Miss Adams was irresistible as Lady Babbie. As the quaint, slyly humorous, make-believe gipsy, she found full play for all her talents, and she captured her audience almost with her first speech.
Charles Frohman sat nervously in the wings during the performance. When the curtain went down his new star said to him:
"How did it go?"
"Splendidly," was his laconic comment.
"The Little Minister" ran at the Empire for three hundred consecutive performances, two hundred and eighty-nine of which were to "standing room only." The total gross receipts for the engagement were $370,000—a record for that time.

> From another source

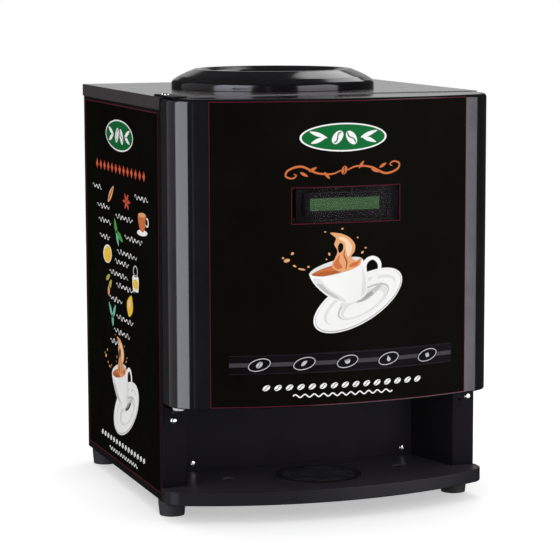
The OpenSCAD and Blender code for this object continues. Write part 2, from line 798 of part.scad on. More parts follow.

On the last night of the run Miss Adams received the following cablegram from Barrie:
Thank you, thank you all for your brilliant achievement. "What a glory to our kirk."
Barrie.
Maude Adams was now launched as a profitable and successful star. Like many other conscientious and idealistic interpreters of the drama, she had a great reverence for Shakespeare, and she burned with a desire to play in one of the great bard's plays. Charles Frohman knew this. Then, as always, one of his supreme ambitions in life was to gratify her every wish, so he announced that he would present her in a special all-star production of "Romeo and Juliet."
Charles Frohman himself was always frank enough to say that he had no great desire to produce Shakespeare. He lived in the dramatic activities of his day. It was shortly before this time that his brother Daniel, entering his office one day, found him reading.
"I am reading a new book," he said; "that is, new to me."